* BEGIN Data records *

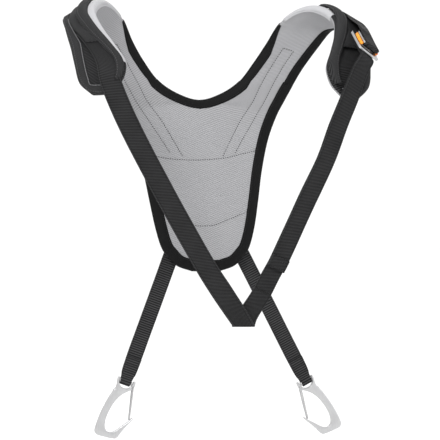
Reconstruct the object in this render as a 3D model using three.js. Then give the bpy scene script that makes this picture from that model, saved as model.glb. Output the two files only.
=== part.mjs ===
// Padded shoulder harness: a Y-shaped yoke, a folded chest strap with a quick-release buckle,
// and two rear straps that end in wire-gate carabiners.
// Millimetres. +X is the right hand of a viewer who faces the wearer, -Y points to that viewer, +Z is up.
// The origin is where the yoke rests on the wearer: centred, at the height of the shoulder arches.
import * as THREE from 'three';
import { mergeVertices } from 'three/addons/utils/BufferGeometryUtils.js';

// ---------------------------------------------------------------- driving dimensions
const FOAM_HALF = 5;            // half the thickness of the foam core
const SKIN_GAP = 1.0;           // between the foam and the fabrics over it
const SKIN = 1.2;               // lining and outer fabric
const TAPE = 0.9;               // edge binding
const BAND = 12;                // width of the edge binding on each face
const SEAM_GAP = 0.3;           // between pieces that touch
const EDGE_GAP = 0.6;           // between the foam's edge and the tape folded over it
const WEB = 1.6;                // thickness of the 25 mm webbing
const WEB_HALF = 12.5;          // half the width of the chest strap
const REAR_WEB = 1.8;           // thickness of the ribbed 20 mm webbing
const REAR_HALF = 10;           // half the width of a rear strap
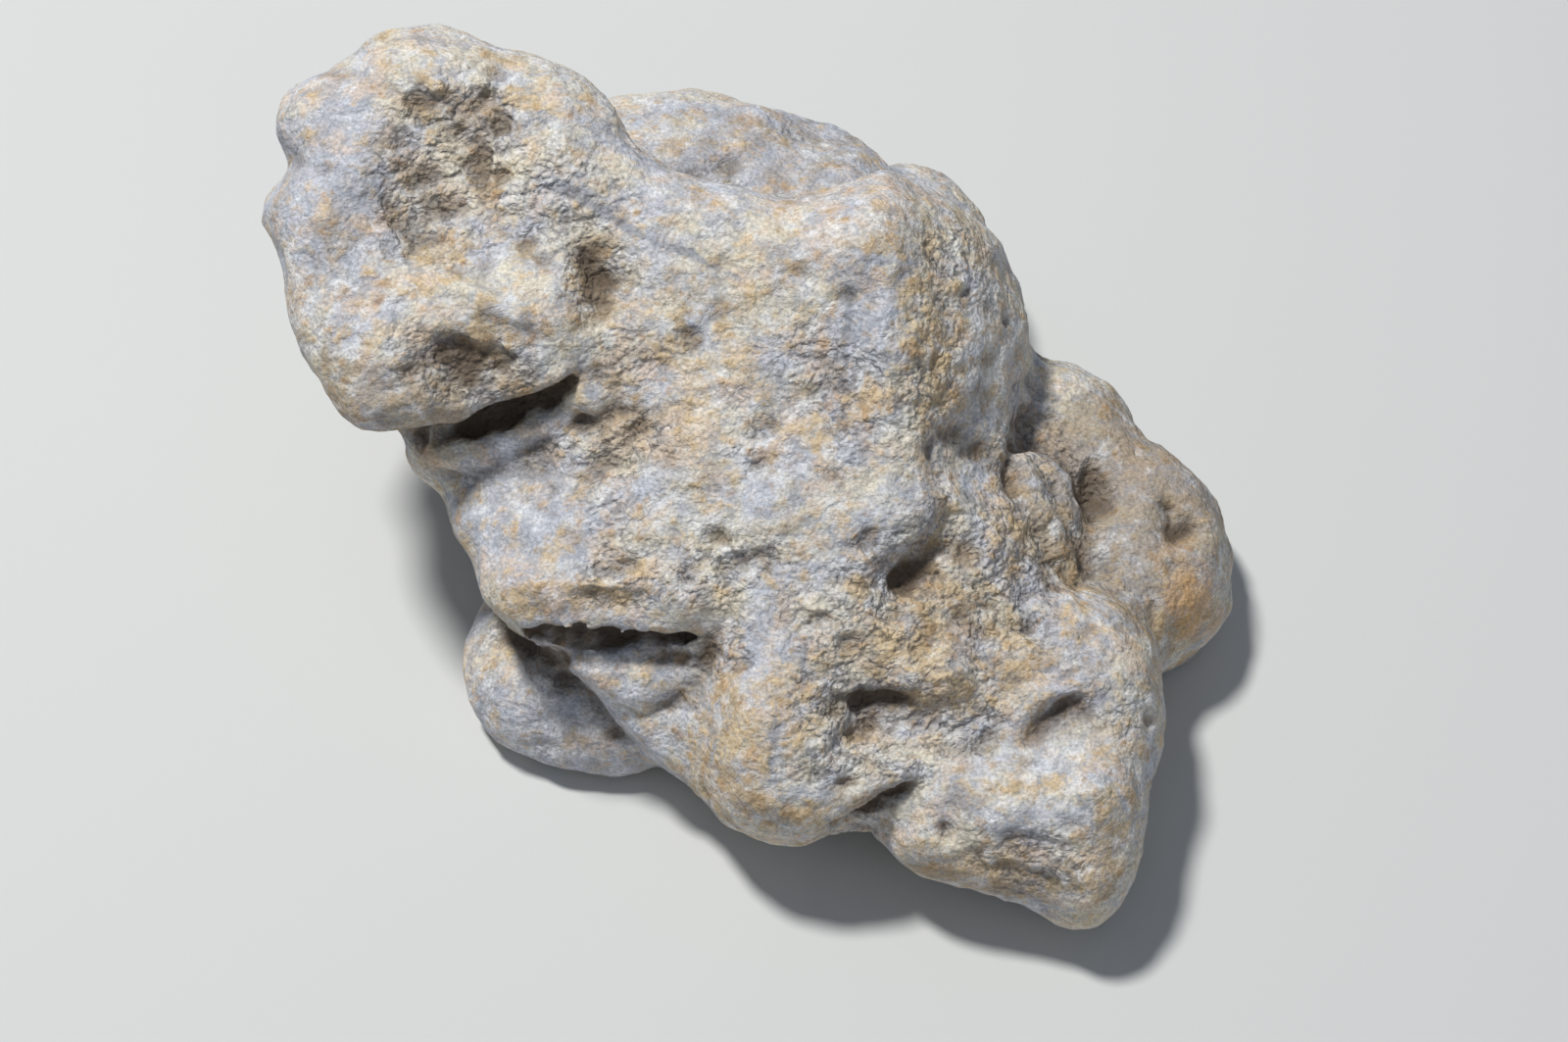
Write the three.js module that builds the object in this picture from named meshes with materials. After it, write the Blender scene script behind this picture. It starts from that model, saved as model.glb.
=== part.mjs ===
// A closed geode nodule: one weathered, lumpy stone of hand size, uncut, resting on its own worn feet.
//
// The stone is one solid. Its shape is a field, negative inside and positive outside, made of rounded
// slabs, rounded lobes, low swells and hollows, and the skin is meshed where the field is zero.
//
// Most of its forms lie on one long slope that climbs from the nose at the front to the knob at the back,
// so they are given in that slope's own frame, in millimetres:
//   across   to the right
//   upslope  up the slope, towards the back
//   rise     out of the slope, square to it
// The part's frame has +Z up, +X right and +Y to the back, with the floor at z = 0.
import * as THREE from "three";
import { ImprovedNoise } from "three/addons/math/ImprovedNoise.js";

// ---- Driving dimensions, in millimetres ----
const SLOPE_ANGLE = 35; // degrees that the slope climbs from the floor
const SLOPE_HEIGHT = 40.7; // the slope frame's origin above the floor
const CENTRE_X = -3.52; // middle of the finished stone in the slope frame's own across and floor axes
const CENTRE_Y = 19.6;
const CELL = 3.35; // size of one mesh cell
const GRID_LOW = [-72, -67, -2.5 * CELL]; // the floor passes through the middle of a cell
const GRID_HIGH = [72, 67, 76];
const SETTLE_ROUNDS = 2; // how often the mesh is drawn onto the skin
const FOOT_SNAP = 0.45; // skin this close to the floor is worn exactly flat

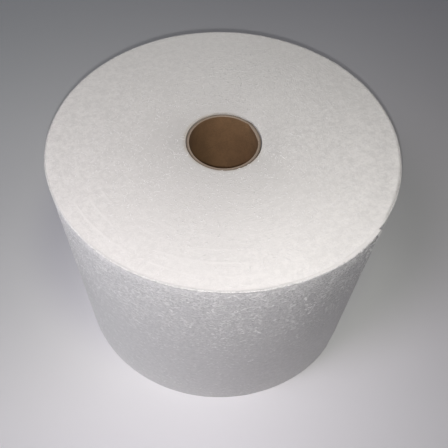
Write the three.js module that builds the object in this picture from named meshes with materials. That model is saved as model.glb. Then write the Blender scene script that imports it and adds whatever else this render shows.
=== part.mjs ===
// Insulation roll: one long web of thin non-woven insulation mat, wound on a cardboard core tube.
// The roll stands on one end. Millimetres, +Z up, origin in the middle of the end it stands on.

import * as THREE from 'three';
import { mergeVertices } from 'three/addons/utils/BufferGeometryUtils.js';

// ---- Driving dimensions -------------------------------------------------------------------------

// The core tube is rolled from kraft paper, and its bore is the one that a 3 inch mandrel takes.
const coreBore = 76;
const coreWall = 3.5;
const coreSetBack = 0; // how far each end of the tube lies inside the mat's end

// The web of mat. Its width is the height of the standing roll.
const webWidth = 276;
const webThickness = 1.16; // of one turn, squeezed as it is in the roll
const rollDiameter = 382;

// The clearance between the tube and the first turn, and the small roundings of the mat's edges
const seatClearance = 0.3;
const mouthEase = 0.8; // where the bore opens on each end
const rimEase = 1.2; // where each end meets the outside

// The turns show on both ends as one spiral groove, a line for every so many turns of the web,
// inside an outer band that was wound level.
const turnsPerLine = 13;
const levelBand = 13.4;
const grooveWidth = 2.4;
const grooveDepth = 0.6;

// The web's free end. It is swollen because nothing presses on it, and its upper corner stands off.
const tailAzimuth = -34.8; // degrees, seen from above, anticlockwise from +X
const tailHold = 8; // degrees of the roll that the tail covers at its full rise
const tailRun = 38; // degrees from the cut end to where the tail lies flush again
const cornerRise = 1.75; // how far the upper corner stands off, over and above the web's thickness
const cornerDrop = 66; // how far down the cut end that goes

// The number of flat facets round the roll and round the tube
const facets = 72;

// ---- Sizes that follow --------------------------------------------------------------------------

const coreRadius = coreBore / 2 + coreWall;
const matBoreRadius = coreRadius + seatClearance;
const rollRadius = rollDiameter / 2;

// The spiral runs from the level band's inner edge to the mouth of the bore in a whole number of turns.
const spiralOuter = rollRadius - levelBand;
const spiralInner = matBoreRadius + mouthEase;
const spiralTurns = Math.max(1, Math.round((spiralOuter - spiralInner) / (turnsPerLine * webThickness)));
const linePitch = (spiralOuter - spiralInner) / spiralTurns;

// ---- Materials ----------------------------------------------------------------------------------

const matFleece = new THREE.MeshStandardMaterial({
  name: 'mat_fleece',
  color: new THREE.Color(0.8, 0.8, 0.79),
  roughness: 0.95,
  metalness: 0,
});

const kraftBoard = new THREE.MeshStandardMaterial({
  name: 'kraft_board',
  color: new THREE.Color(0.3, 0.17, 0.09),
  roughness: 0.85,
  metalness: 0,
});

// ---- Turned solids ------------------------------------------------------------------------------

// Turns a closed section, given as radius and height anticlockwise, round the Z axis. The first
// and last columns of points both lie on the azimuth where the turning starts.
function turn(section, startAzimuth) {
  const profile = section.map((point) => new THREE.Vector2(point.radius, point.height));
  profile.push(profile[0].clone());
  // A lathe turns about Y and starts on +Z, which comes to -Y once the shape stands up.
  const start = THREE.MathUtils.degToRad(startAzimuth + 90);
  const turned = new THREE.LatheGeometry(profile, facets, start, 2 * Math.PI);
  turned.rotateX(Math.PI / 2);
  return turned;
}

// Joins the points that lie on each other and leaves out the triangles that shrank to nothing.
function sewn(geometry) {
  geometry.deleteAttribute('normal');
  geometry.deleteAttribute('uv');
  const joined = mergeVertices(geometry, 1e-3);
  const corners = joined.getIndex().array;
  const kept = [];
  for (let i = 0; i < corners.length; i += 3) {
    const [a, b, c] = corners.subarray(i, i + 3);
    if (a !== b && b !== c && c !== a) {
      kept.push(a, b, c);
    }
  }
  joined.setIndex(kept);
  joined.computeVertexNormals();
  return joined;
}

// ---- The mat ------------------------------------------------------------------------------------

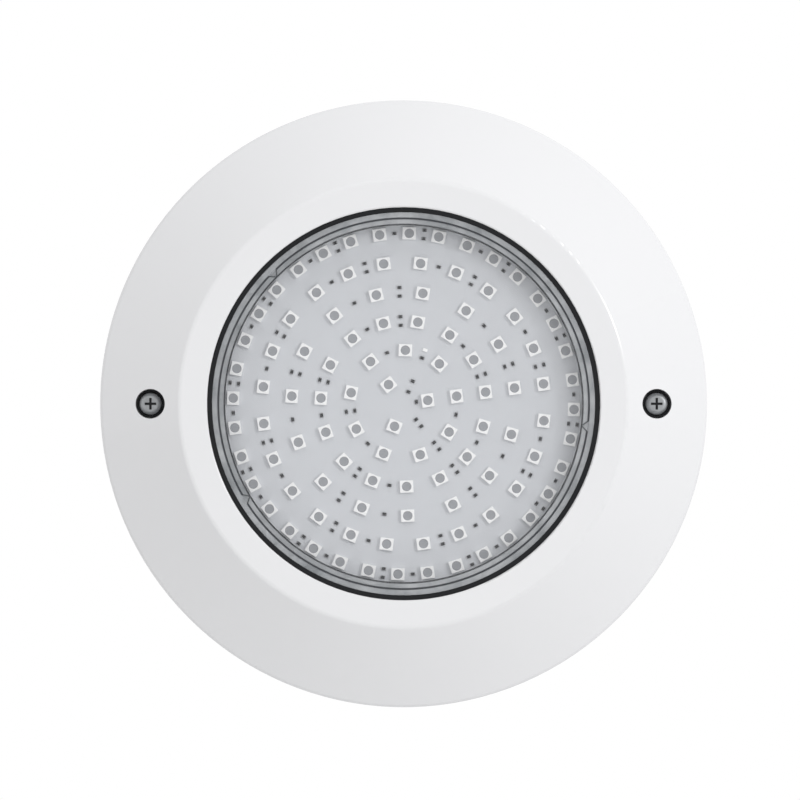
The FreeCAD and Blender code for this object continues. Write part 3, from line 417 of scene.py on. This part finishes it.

* END Data records *

→ Task instructions
Produce an exact copy of every entry above.

→ The output
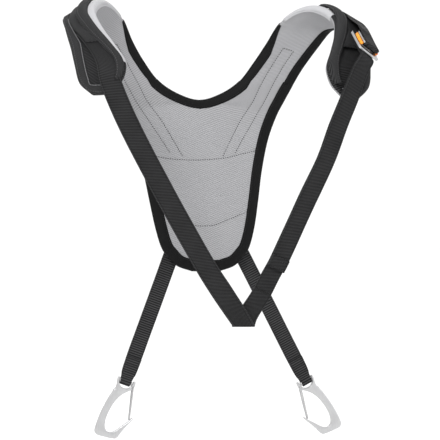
Reconstruct the object in this render as a 3D model using three.js. Then give the bpy scene script that makes this picture from that model, saved as model.glb. Output the two files only.
=== part.mjs ===
// Padded shoulder harness: a Y-shaped yoke, a folded chest strap with a quick-release buckle,
// and two rear straps that end in wire-gate carabiners.
// Millimetres. +X is the right hand of a viewer who faces the wearer, -Y points to that viewer, +Z is up.
// The origin is where the yoke rests on the wearer: centred, at the height of the shoulder arches.
import * as THREE from 'three';
import { mergeVertices } from 'three/addons/utils/BufferGeometryUtils.js';

// ---------------------------------------------------------------- driving dimensions
const FOAM_HALF = 5;            // half the thickness of the foam core
const SKIN_GAP = 1.0;           // between the foam and the fabrics over it
const SKIN = 1.2;               // lining and outer fabric
const TAPE = 0.9;               // edge binding
const BAND = 12;                // width of the edge binding on each face
const SEAM_GAP = 0.3;           // between pieces that touch
const EDGE_GAP = 0.6;           // between the foam's edge and the tape folded over it
const WEB = 1.6;                // thickness of the 25 mm webbing
const WEB_HALF = 12.5;          // half the width of the chest strap
const REAR_WEB = 1.8;           // thickness of the ribbed 20 mm webbing
const REAR_HALF = 10;           // half the width of a rear strap
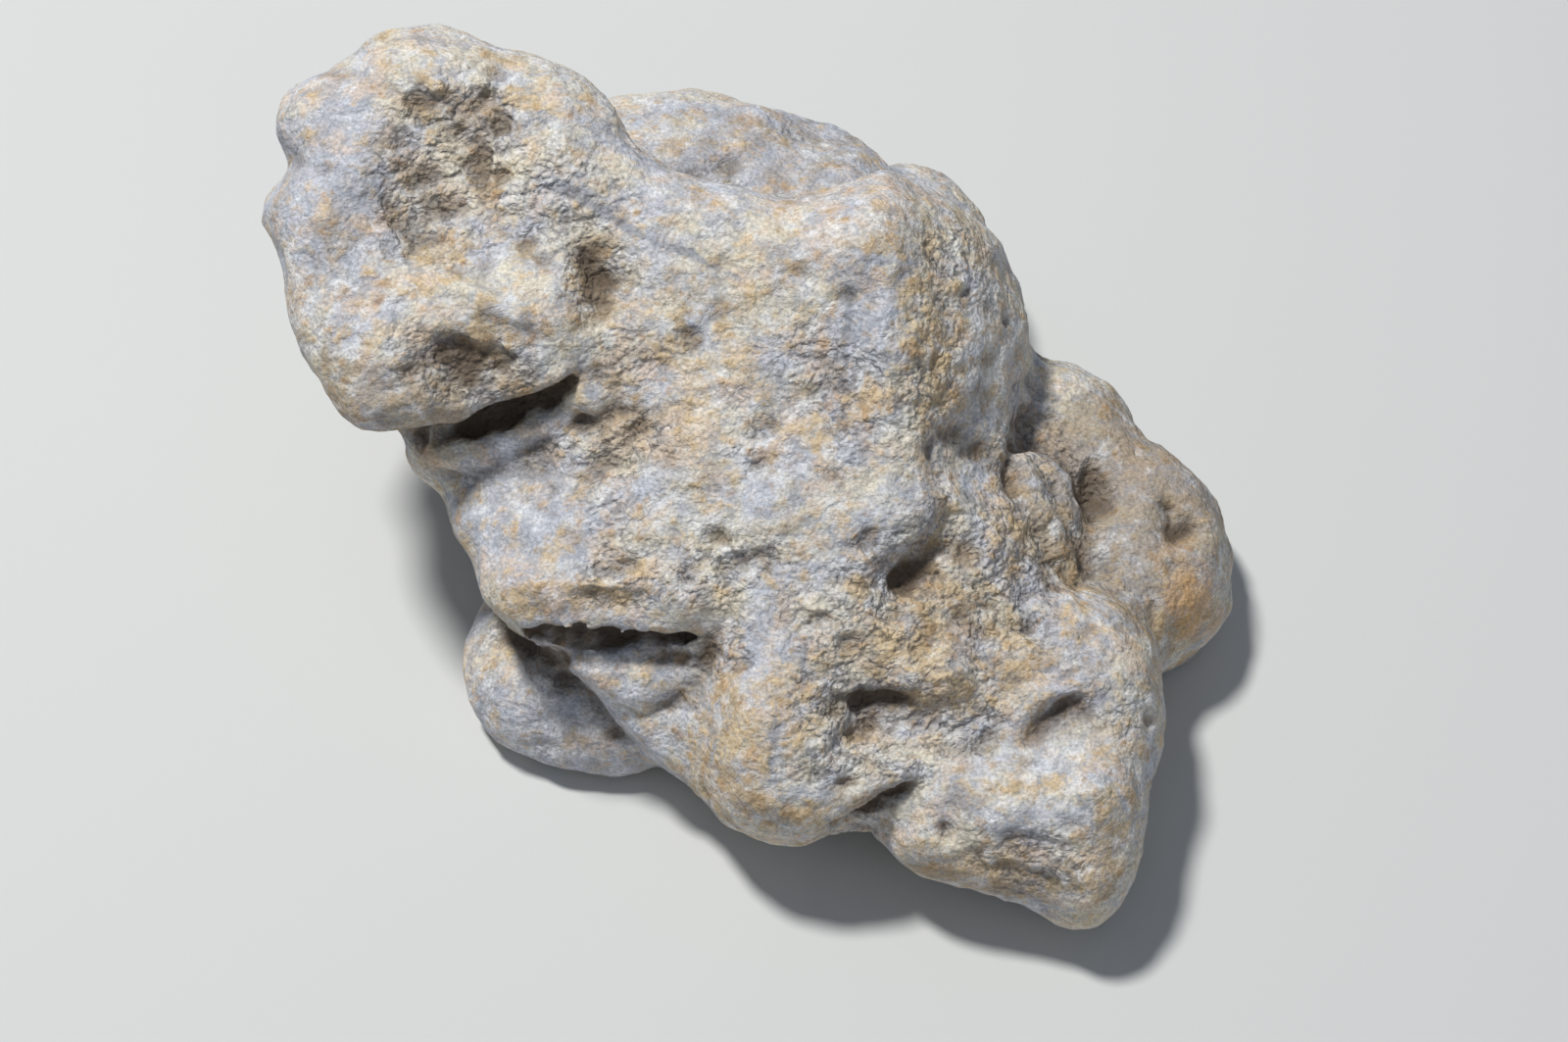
Write the three.js module that builds the object in this picture from named meshes with materials. After it, write the Blender scene script behind this picture. It starts from that model, saved as model.glb.
=== part.mjs ===
// A closed geode nodule: one weathered, lumpy stone of hand size, uncut, resting on its own worn feet.
//
// The stone is one solid. Its shape is a field, negative inside and positive outside, made of rounded
// slabs, rounded lobes, low swells and hollows, and the skin is meshed where the field is zero.
//
// Most of its forms lie on one long slope that climbs from the nose at the front to the knob at the back,
// so they are given in that slope's own frame, in millimetres:
//   across   to the right
//   upslope  up the slope, towards the back
//   rise     out of the slope, square to it
// The part's frame has +Z up, +X right and +Y to the back, with the floor at z = 0.
import * as THREE from "three";
import { ImprovedNoise } from "three/addons/math/ImprovedNoise.js";

// ---- Driving dimensions, in millimetres ----
const SLOPE_ANGLE = 35; // degrees that the slope climbs from the floor
const SLOPE_HEIGHT = 40.7; // the slope frame's origin above the floor
const CENTRE_X = -3.52; // middle of the finished stone in the slope frame's own across and floor axes
const CENTRE_Y = 19.6;
const CELL = 3.35; // size of one mesh cell
const GRID_LOW = [-72, -67, -2.5 * CELL]; // the floor passes through the middle of a cell
const GRID_HIGH = [72, 67, 76];
const SETTLE_ROUNDS = 2; // how often the mesh is drawn onto the skin
const FOOT_SNAP = 0.45; // skin this close to the floor is worn exactly flat

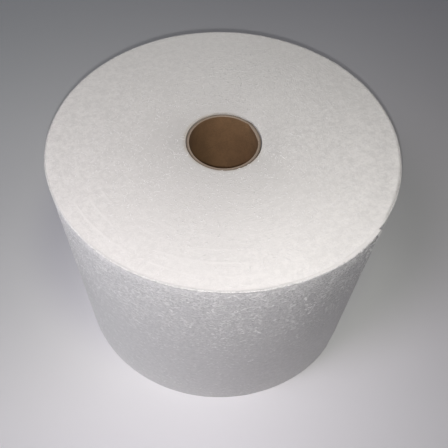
Write the three.js module that builds the object in this picture from named meshes with materials. That model is saved as model.glb. Then write the Blender scene script that imports it and adds whatever else this render shows.
=== part.mjs ===
// Insulation roll: one long web of thin non-woven insulation mat, wound on a cardboard core tube.
// The roll stands on one end. Millimetres, +Z up, origin in the middle of the end it stands on.

import * as THREE from 'three';
import { mergeVertices } from 'three/addons/utils/BufferGeometryUtils.js';

// ---- Driving dimensions -------------------------------------------------------------------------

// The core tube is rolled from kraft paper, and its bore is the one that a 3 inch mandrel takes.
const coreBore = 76;
const coreWall = 3.5;
const coreSetBack = 0; // how far each end of the tube lies inside the mat's end

// The web of mat. Its width is the height of the standing roll.
const webWidth = 276;
const webThickness = 1.16; // of one turn, squeezed as it is in the roll
const rollDiameter = 382;

// The clearance between the tube and the first turn, and the small roundings of the mat's edges
const seatClearance = 0.3;
const mouthEase = 0.8; // where the bore opens on each end
const rimEase = 1.2; // where each end meets the outside

// The turns show on both ends as one spiral groove, a line for every so many turns of the web,
// inside an outer band that was wound level.
const turnsPerLine = 13;
const levelBand = 13.4;
const grooveWidth = 2.4;
const grooveDepth = 0.6;

// The web's free end. It is swollen because nothing presses on it, and its upper corner stands off.
const tailAzimuth = -34.8; // degrees, seen from above, anticlockwise from +X
const tailHold = 8; // degrees of the roll that the tail covers at its full rise
const tailRun = 38; // degrees from the cut end to where the tail lies flush again
const cornerRise = 1.75; // how far the upper corner stands off, over and above the web's thickness
const cornerDrop = 66; // how far down the cut end that goes

// The number of flat facets round the roll and round the tube
const facets = 72;

// ---- Sizes that follow --------------------------------------------------------------------------

const coreRadius = coreBore / 2 + coreWall;
const matBoreRadius = coreRadius + seatClearance;
const rollRadius = rollDiameter / 2;

// The spiral runs from the level band's inner edge to the mouth of the bore in a whole number of turns.
const spiralOuter = rollRadius - levelBand;
const spiralInner = matBoreRadius + mouthEase;
const spiralTurns = Math.max(1, Math.round((spiralOuter - spiralInner) / (turnsPerLine * webThickness)));
const linePitch = (spiralOuter - spiralInner) / spiralTurns;

// ---- Materials ----------------------------------------------------------------------------------

const matFleece = new THREE.MeshStandardMaterial({
  name: 'mat_fleece',
  color: new THREE.Color(0.8, 0.8, 0.79),
  roughness: 0.95,
  metalness: 0,
});

const kraftBoard = new THREE.MeshStandardMaterial({
  name: 'kraft_board',
  color: new THREE.Color(0.3, 0.17, 0.09),
  roughness: 0.85,
  metalness: 0,
});

// ---- Turned solids ------------------------------------------------------------------------------

// Turns a closed section, given as radius and height anticlockwise, round the Z axis. The first
// and last columns of points both lie on the azimuth where the turning starts.
function turn(section, startAzimuth) {
  const profile = section.map((point) => new THREE.Vector2(point.radius, point.height));
  profile.push(profile[0].clone());
  // A lathe turns about Y and starts on +Z, which comes to -Y once the shape stands up.
  const start = THREE.MathUtils.degToRad(startAzimuth + 90);
  const turned = new THREE.LatheGeometry(profile, facets, start, 2 * Math.PI);
  turned.rotateX(Math.PI / 2);
  return turned;
}

// Joins the points that lie on each other and leaves out the triangles that shrank to nothing.
function sewn(geometry) {
  geometry.deleteAttribute('normal');
  geometry.deleteAttribute('uv');
  const joined = mergeVertices(geometry, 1e-3);
  const corners = joined.getIndex().array;
  const kept = [];
  for (let i = 0; i < corners.length; i += 3) {
    const [a, b, c] = corners.subarray(i, i + 3);
    if (a !== b && b !== c && c !== a) {
      kept.push(a, b, c);
    }
  }
  joined.setIndex(kept);
  joined.computeVertexNormals();
  return joined;
}

// ---- The mat ------------------------------------------------------------------------------------

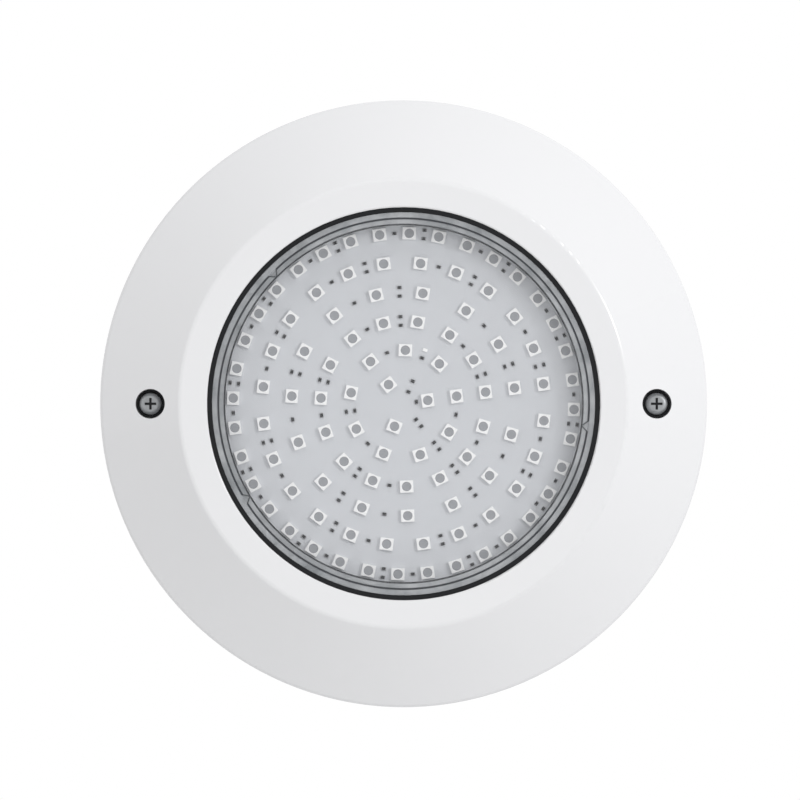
The FreeCAD and Blender code for this object continues. Write part 3, from line 417 of scene.py on. This part finishes it.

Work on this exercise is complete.